[Goal]
Every record below should be printed exactly as given.

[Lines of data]
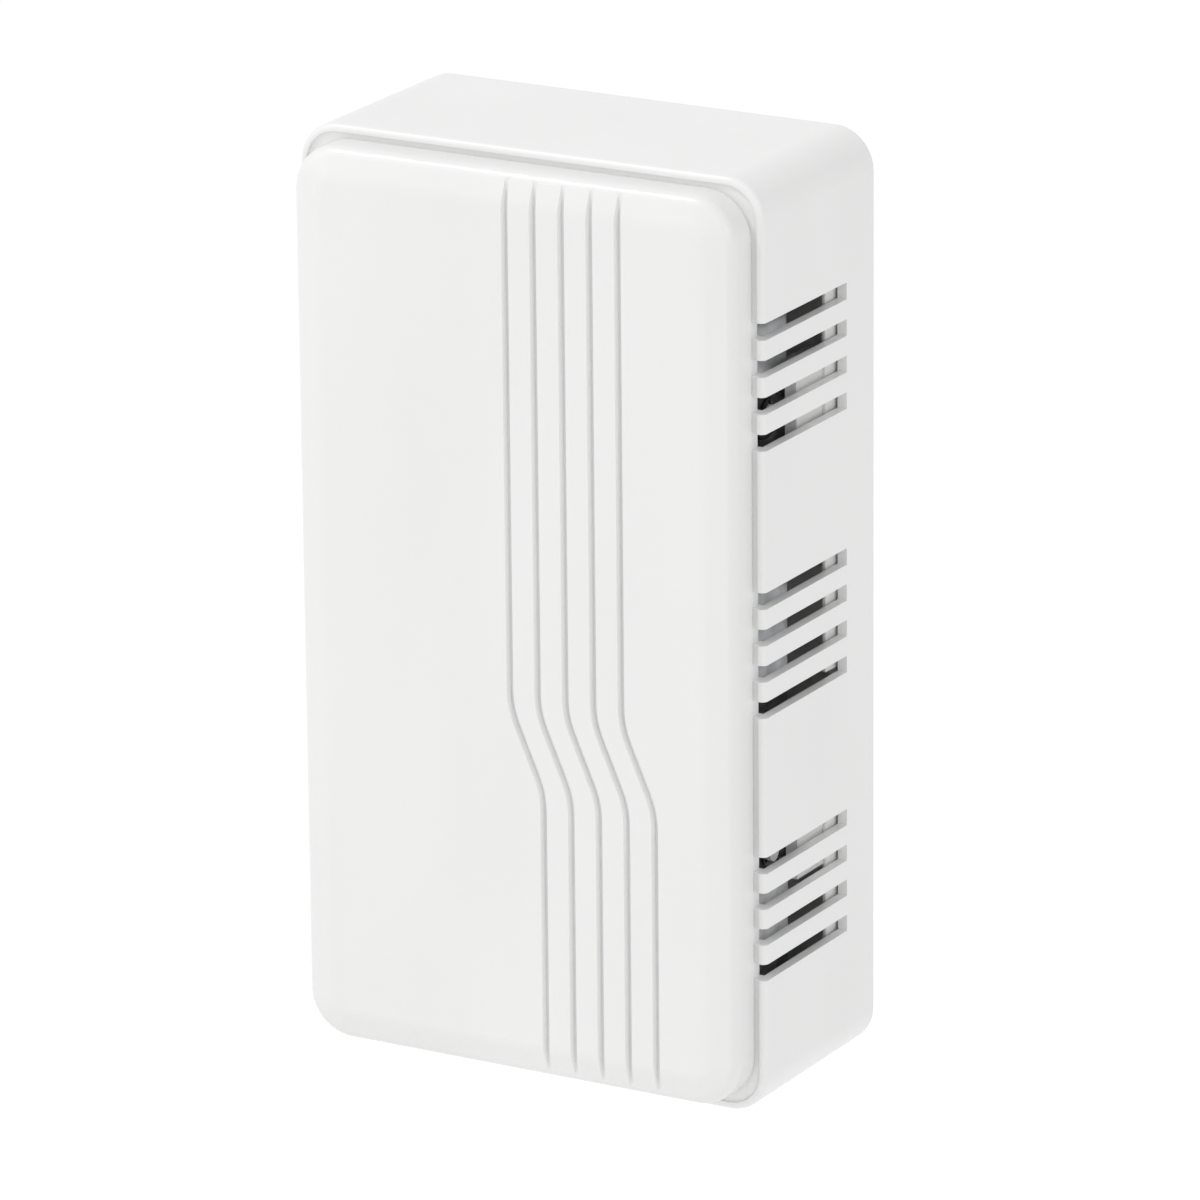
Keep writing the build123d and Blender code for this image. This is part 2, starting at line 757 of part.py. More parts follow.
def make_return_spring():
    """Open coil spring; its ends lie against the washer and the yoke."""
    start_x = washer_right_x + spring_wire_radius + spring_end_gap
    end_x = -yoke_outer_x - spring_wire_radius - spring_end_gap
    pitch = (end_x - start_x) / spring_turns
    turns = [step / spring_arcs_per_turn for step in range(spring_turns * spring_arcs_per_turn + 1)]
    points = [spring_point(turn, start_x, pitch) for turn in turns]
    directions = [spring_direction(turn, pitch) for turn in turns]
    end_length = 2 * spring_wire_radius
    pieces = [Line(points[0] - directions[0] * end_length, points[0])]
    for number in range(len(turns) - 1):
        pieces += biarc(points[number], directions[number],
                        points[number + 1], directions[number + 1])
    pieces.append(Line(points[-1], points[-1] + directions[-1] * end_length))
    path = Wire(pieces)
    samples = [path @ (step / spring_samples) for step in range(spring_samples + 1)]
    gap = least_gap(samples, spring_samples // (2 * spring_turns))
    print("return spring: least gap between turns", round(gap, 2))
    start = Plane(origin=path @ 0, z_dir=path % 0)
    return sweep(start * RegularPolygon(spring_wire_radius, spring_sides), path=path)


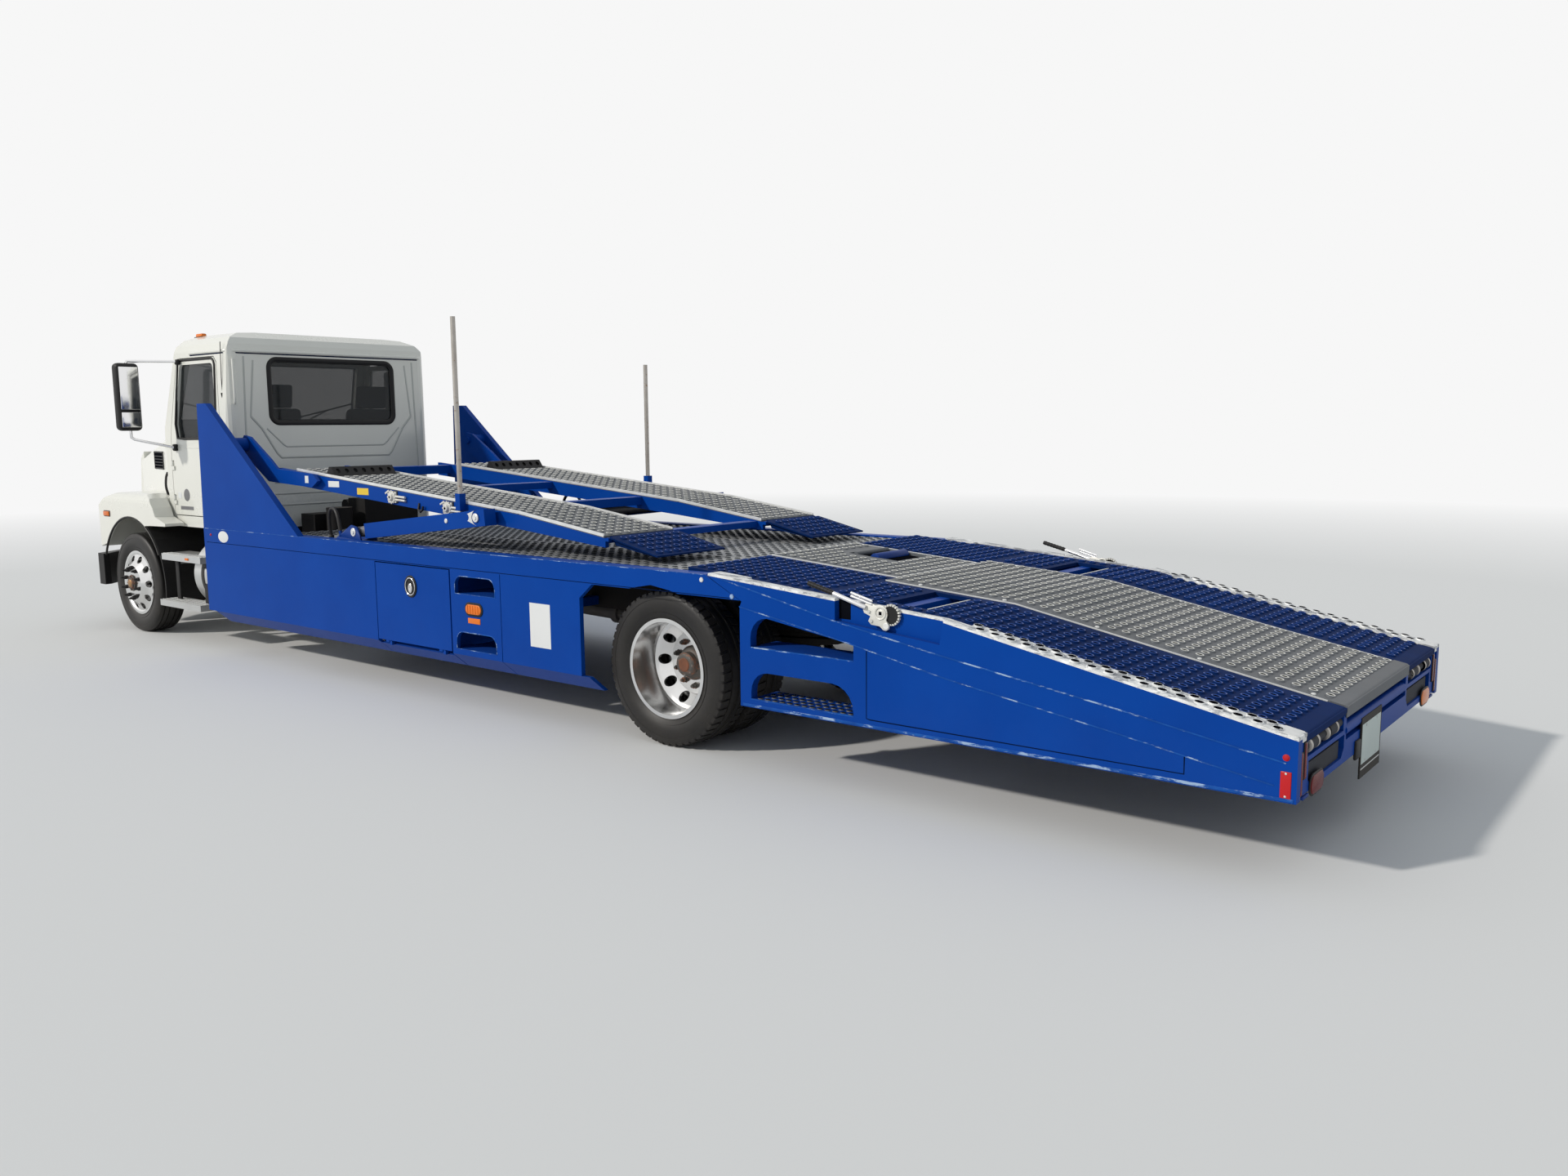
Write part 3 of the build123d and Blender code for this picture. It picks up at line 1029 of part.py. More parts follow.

[The solution]
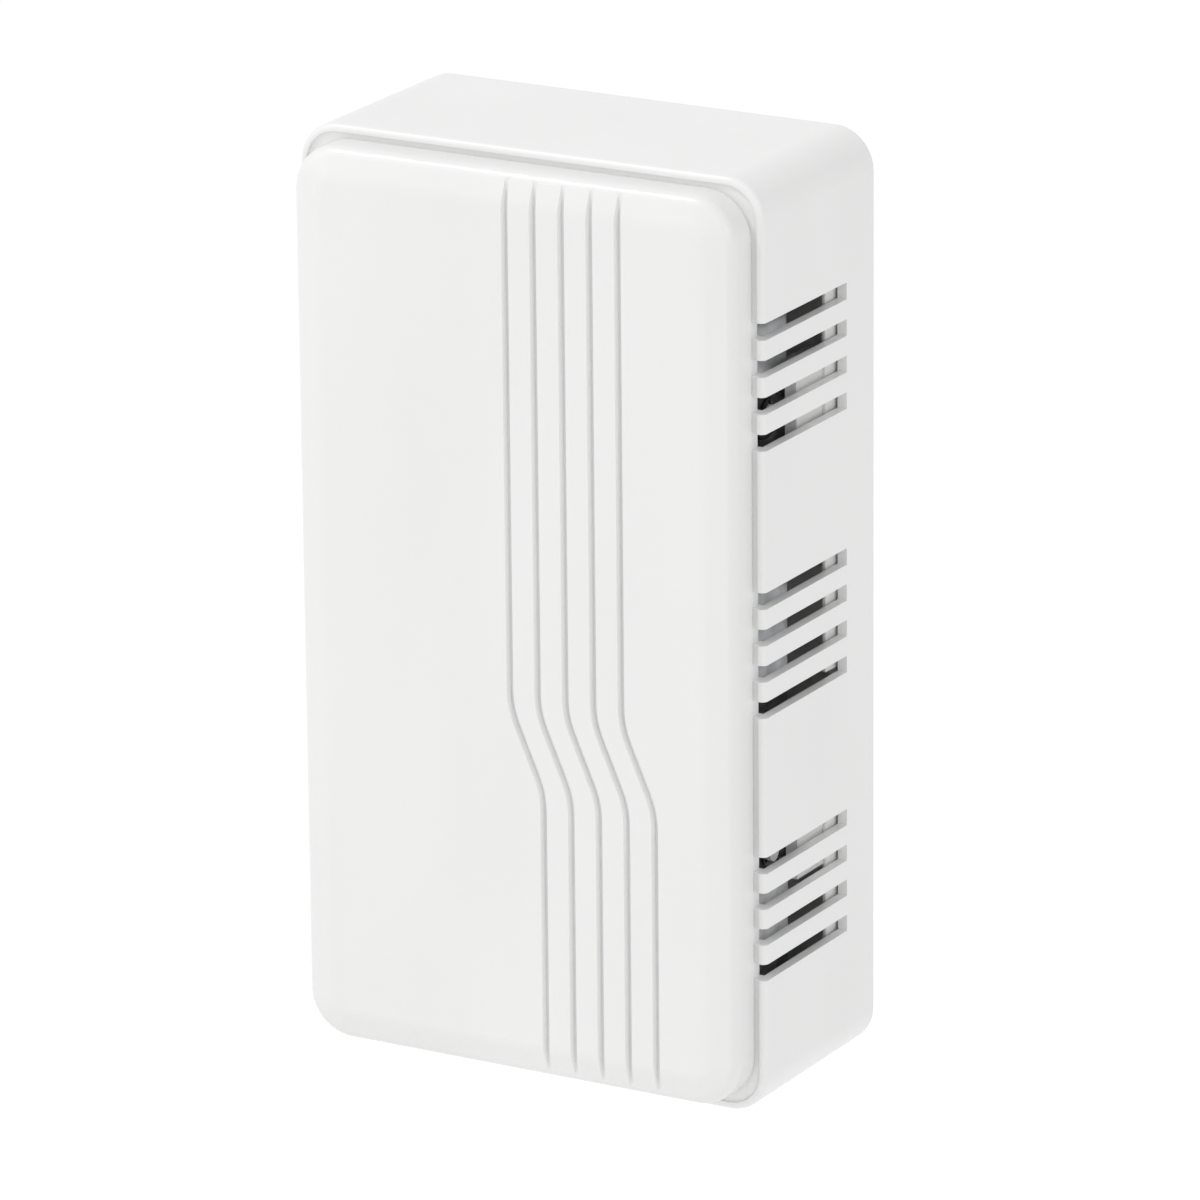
Keep writing the build123d and Blender code for this image. This is part 2, starting at line 757 of part.py. More parts follow.
def make_return_spring():
    """Open coil spring; its ends lie against the washer and the yoke."""
    start_x = washer_right_x + spring_wire_radius + spring_end_gap
    end_x = -yoke_outer_x - spring_wire_radius - spring_end_gap
    pitch = (end_x - start_x) / spring_turns
    turns = [step / spring_arcs_per_turn for step in range(spring_turns * spring_arcs_per_turn + 1)]
    points = [spring_point(turn, start_x, pitch) for turn in turns]
    directions = [spring_direction(turn, pitch) for turn in turns]
    end_length = 2 * spring_wire_radius
    pieces = [Line(points[0] - directions[0] * end_length, points[0])]
    for number in range(len(turns) - 1):
        pieces += biarc(points[number], directions[number],
                        points[number + 1], directions[number + 1])
    pieces.append(Line(points[-1], points[-1] + directions[-1] * end_length))
    path = Wire(pieces)
    samples = [path @ (step / spring_samples) for step in range(spring_samples + 1)]
    gap = least_gap(samples, spring_samples // (2 * spring_turns))
    print("return spring: least gap between turns", round(gap, 2))
    start = Plane(origin=path @ 0, z_dir=path % 0)
    return sweep(start * RegularPolygon(spring_wire_radius, spring_sides), path=path)


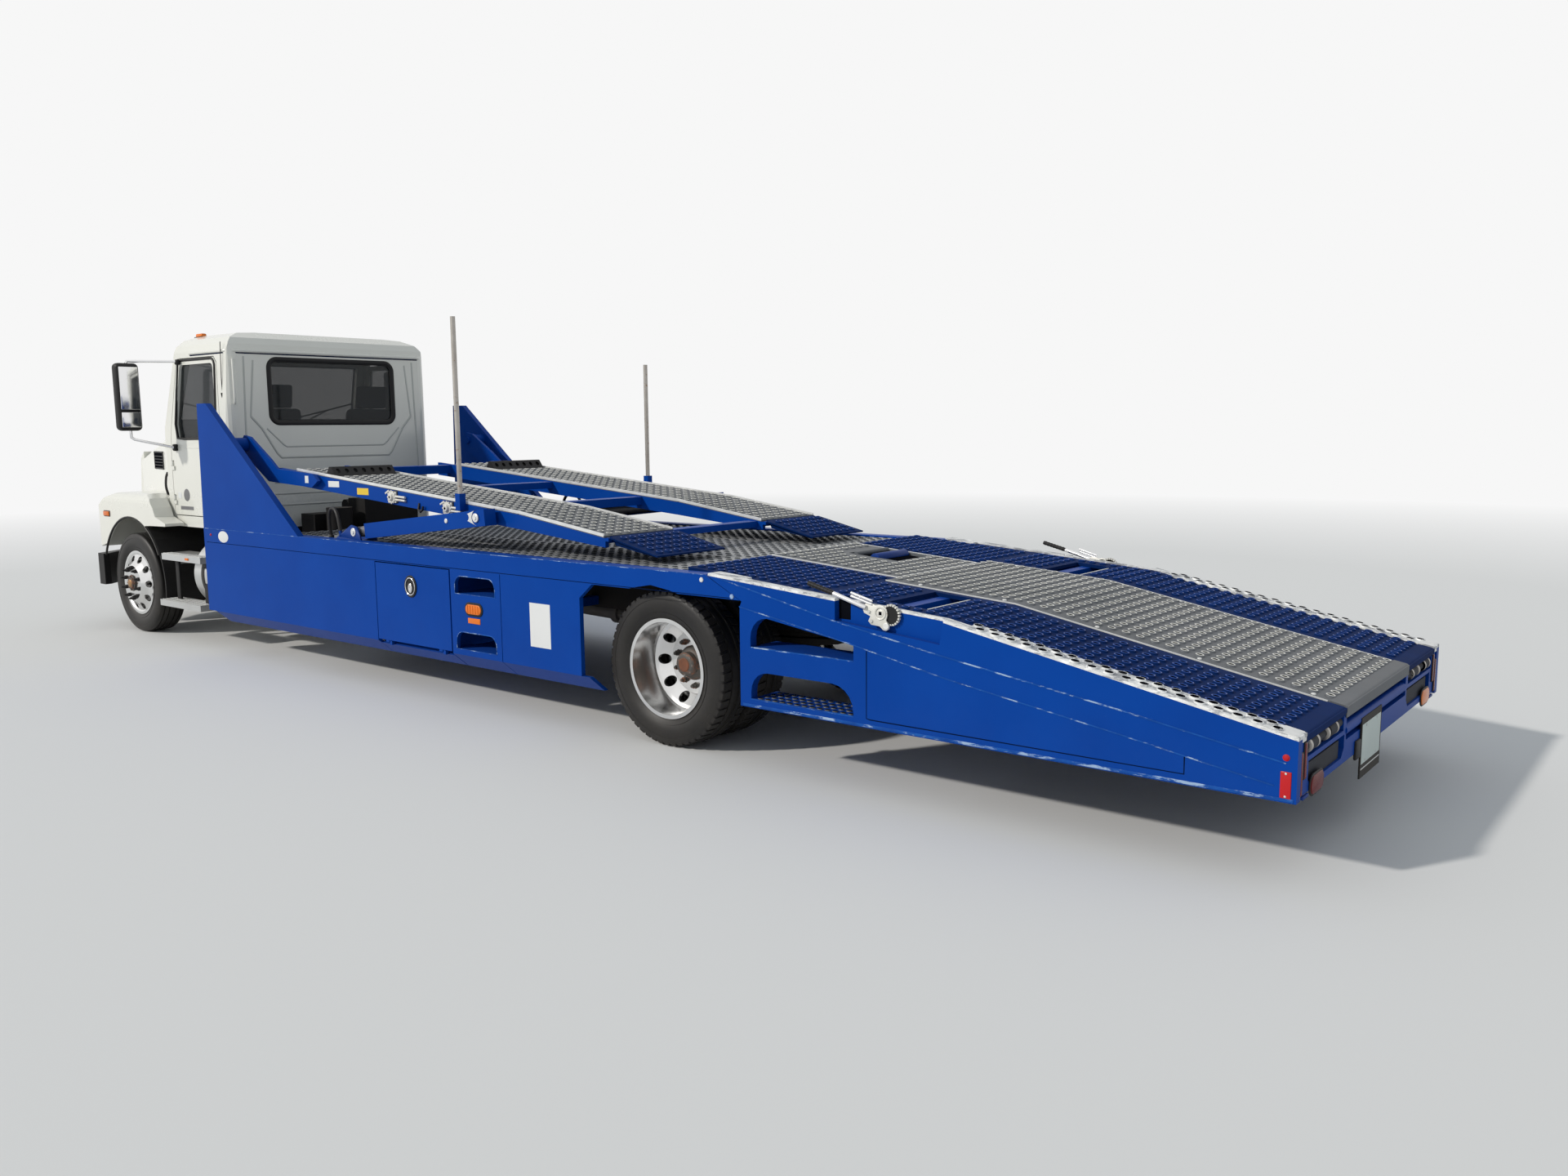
Write part 3 of the build123d and Blender code for this picture. It picks up at line 1029 of part.py. More parts follow.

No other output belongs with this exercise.